For three straight years from ’07-’09, the year’s best villain also won the Oscar for Best Supporting Actor (in order—Javier Bardem as Anton Chigurh in No Country For Old Men, Heath Ledger as The Joker in The Dark Knight, and Christoph Waltz as Col. Hans Landa—“The Jew Hunter”—in Inglourious Basterds), and after a few years of dormancy, it’s nice to see J.K. Simmons bring that tradition back.



Best Voice Work
Ever since Robin Williams memorably brought Aladdin’s genie to life in 1992, there’s been a steady groundswell about the possibility of this being added as a real Oscar category. The big knock on the idea is the question of having enough to choose from to field three nominees in any given year, let alone a worthy winner. But the very best voice performances really do rest on the creativity of a great actor at the top of their game.

Jack Black as Kung Fu Panda and Andy Serkis bringing Gollum to life in the second and third Lord of the Rings films surely would have won this Oscar had it existed in their respective years.
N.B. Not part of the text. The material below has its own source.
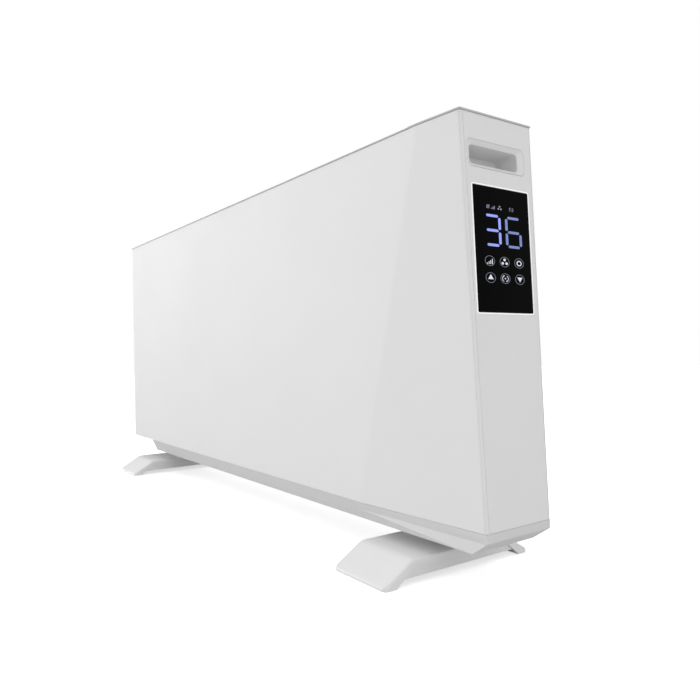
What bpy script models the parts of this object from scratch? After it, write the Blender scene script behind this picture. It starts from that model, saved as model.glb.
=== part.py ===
"""Fan convector heater: a slim sheet-metal casing on two moulded feet.

Frame: +X towards the display end, -Y the front, +Z up. The origin is on the floor, under the middle
of the casing. Sizes are in metres, written as millimetres times MM.
"""
import math

import bmesh
import bpy
from mathutils import Matrix, Vector

MM = 0.001
GAP = 0.3 * MM                      # clearance between pieces that touch

# Casing
CASING_LENGTH = 938 * MM            # along the bottom edge
CASING_DEPTH = 98.5 * MM
CASING_HEIGHT = 375 * MM            # sheet casing only
CASING_BOTTOM = 57 * MM             # height of its lower edge above the floor
END_LEAN = 16.5 * MM                # the display end leans in by this much over the casing height
SHEET = 1.2 * MM

# Slanted crease of the front panel, measured from the display end's lower corner
CREASE_BOTTOM = 170 * MM
CREASE_TOP = 69.5 * MM
FACET_SETBACK = 11.5 * MM           # how far the small facet recedes at the lower corner

# End caps
CAP_WALL = 2.5 * MM
CAP_REACH = 22 * MM                 # how far a cap's flanges reach into the casing

# Top grille and its end cover
TOP_OVERHANG = 0.8 * MM
GRILLE_THICKNESS = 1.2 * MM
END_COVER_THICKNESS = 1.9 * MM
END_COVER_LENGTH = 66 * MM
GRILLE_SLOT_WIDTH = 5 * MM
GRILLE_SLOT_PITCH = 9.5 * MM
GRILLE_SLOT_LENGTH = 35 * MM
GRILLE_SPINE = 6 * MM               # solid strip between the two rows of slots
GRILLE_MARGIN = 26 * MM             # solid length at each end of the grille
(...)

And Scarlet Johansson’s turn as a computer operating system that speaks passionately enough to fall in love with in last year’s Her would be the reigning champ.

Honorable Mention: Virtually every voice actor in How to Train Your Dragon 2 was fantastic, but none particularly stood out from the pack. (And while we’re here, why are Vikings always voiced by Scotsmen?)


Winner: With all due credit to Vin Diesel, who was totally great at shouting “I am Groot” in about three different intonations (and probably received the largest dollar-per-word payout in acting history), this award has to go to Bradley Cooper, who brought Rocket Raccoon so memorably to life that an anthropomorphic, gun-toting raccoon became the breakout superhero of 2014.